For the longest time I have felt as if I am drowning in the blackest mire. No way out, just the darkness closing in.
But to explain to someone- ANYONE- well telling the truth takes more strength than I think I possess. You see, people believe, because I let them, that my childhood was decent enough. Few have ever seen me even mildly miserable- heaven forbid I should let them see the extent of my depression! I wear a face for the world and another in private... But the truth is my father was, and still is, an abusive shit. Such that I have exiled myself from my home and am studying too far away to visit. Just today I decided it would be too painful to return for the winter- I would rather stay here, alone, in the holidays than have to endure THAT house for even a day, let alone three weeks. I cannot face it anymore.

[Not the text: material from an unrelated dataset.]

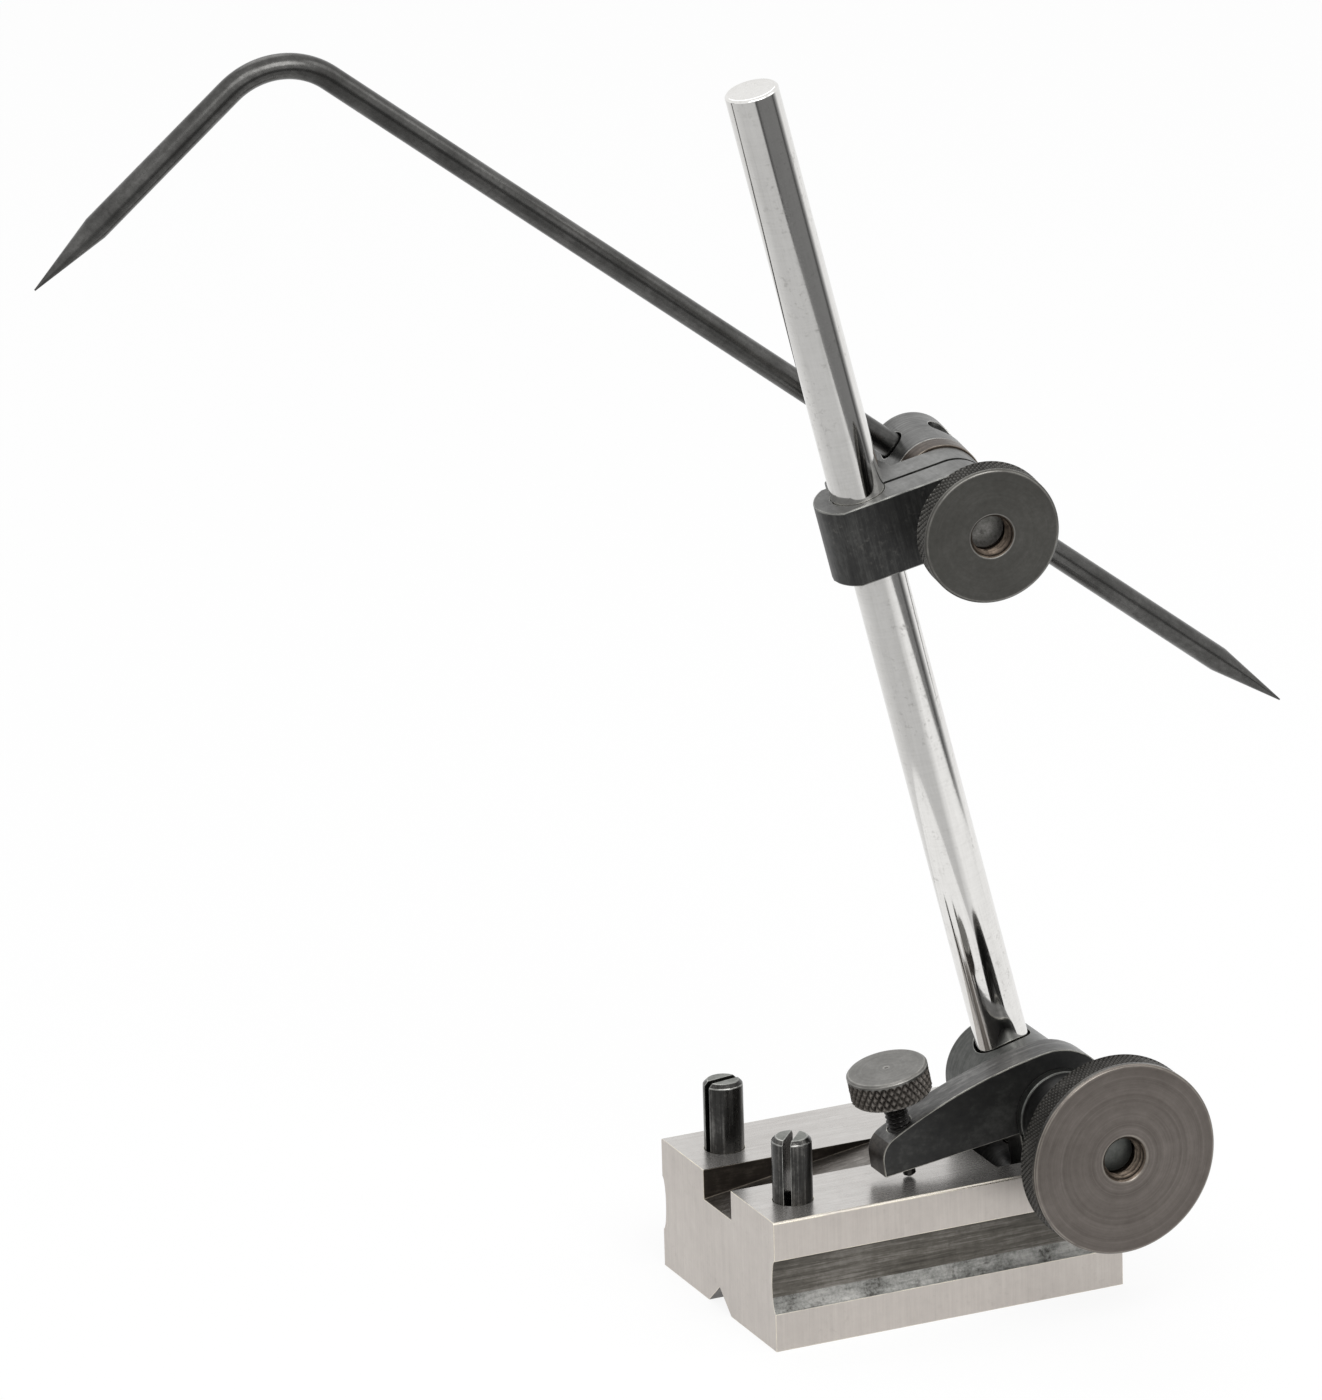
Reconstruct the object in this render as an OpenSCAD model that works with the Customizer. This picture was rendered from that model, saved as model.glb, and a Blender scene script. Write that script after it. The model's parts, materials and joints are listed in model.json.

Yet even though I can logically trace the course of my depression and the deterioration of my sanity it still becomes increasingly difficult to cope. Small things become a chore. I shun human company. My studies are suffering. Some days I sleep too much; others I am too anxious to sleep at all. I do not want to feel like this anymore- I look out the window, see that it is a pleasant day, and want to end it.
Now I find myself increasingly turning to alcohol. And that has consequences of its own. I find that it loosens my tongue, and I admit things I never would sober. Then I do stupid things... And in the morning, when I wake, all I am left with is guilt and a massive hangover.